LA MALADIE DE SACHS d'après le roman de Marc Winckler. Mise en scène Delphine Lefranc. Avec Thomas Ailhaud, Julien Donnot, Delphine Lefranc, Mathilde Pous.
Au centre d'un espace scénique très dépouillé, une longue table se fera alternativement table d'examen médical ou de repas, lieu de sommeil et d'ébats. A ses côtés, le docteur Sachs, aussi dépouillé que les lieux qu'il hante de son silence attentif, se montre prévenant comme une éponge à l'immense douleur plurielle dont ses multiples patients l'investissent. Si peu bavard, sauf dans quelques envolées amères où explose le trop-plein de sa souffrance impuissante.

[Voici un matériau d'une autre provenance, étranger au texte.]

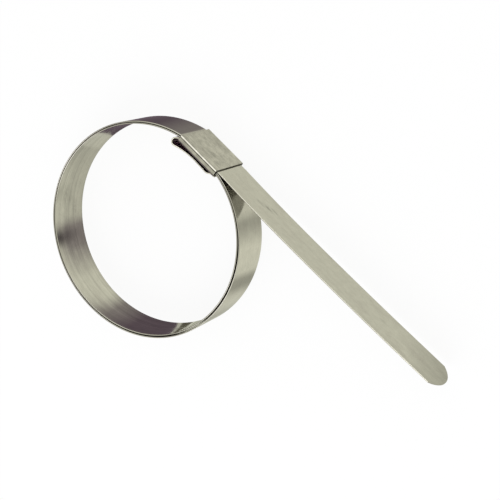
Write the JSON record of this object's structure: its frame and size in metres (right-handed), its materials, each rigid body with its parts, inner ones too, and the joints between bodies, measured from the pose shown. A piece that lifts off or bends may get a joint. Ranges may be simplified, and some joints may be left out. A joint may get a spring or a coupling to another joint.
{
  "type": "preformed band clamp",
  "caption": "Steel band clamp wound into a ring, with a flat folded buckle, a hooked inner end and a long round-ended tail for tightening it round a hose.",
  "frame": {"origin": "centre of the ring, half way across the band", "axes": "+Z along the ring's axis, +Y outward through the middle of the buckle, +X along the tail"},
  "size_m": [0.1425, 0.0743, 0.0186],
  "materials": {
    "band": "bright rolled strip with fine lengthwise streaks",
    "buckle": "satin folded sheet"
  },
  "bodies": {
    "root": {"band": "band", "buckle": "buckle"}
  },
  "joints": []
}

Il évolue, quasi mutique, dans le flot ininterrompu des paroles off, qui le « racontent » et le décrivent à la deuxième personne du singulier, dans la noria des patients rapides qui viennent le cerner, de ceux et celles qui l'agressent, le molestent verbalement, lui crient leur dépit ou leur méfiance, qui attendent tant de sa bienveillance par gestes et regards. Le contraste est saisissant entre la sobriété de sa parole et les autres mots qui vibrionnent, entre l'épaisseur du silence de certaines scènes à la limite du mime et la gravité qu'elles suggèrent ou montrent avec une extrême pudeur.
L'atmosphère est chargée de douleur et de deuil, d'impossibilité à dire simplement qu'on aime, à assumer ses désirs les plus profondément enfouis, comme un poison insidieux qui envahit tout, mais est heureusement contrebalancé par le bon sens et l'évidence des sentiments qui osent se dire.
La mise en théâtre d'un médecin de campagne confronté à des sujets aussi graves, vieillesse, souffrance, solitude, violence diverse, dans la trivialité de leur quotidien, rend d'autant plus pertinent le constat d'échec répété d'une médecine qui prend trop souvent des biais dilatoires faute de pouvoir soigner sa propre impuissance à soigner la misère environnante.
Thomas Ailhaud campe avec grande sobriété émue le docteur Sachs, environné avec efficacité et pertinence par ses trois complices en douleurs et en rires parsemés, qui interprètent la galerie de tous les possibles.
On n'en sort pas indemne. Et c'est la marque d'un théâtre qui remplit au mieux sa mission de « donner à voir ». A D. Théâtre des Déchargeurs 1er.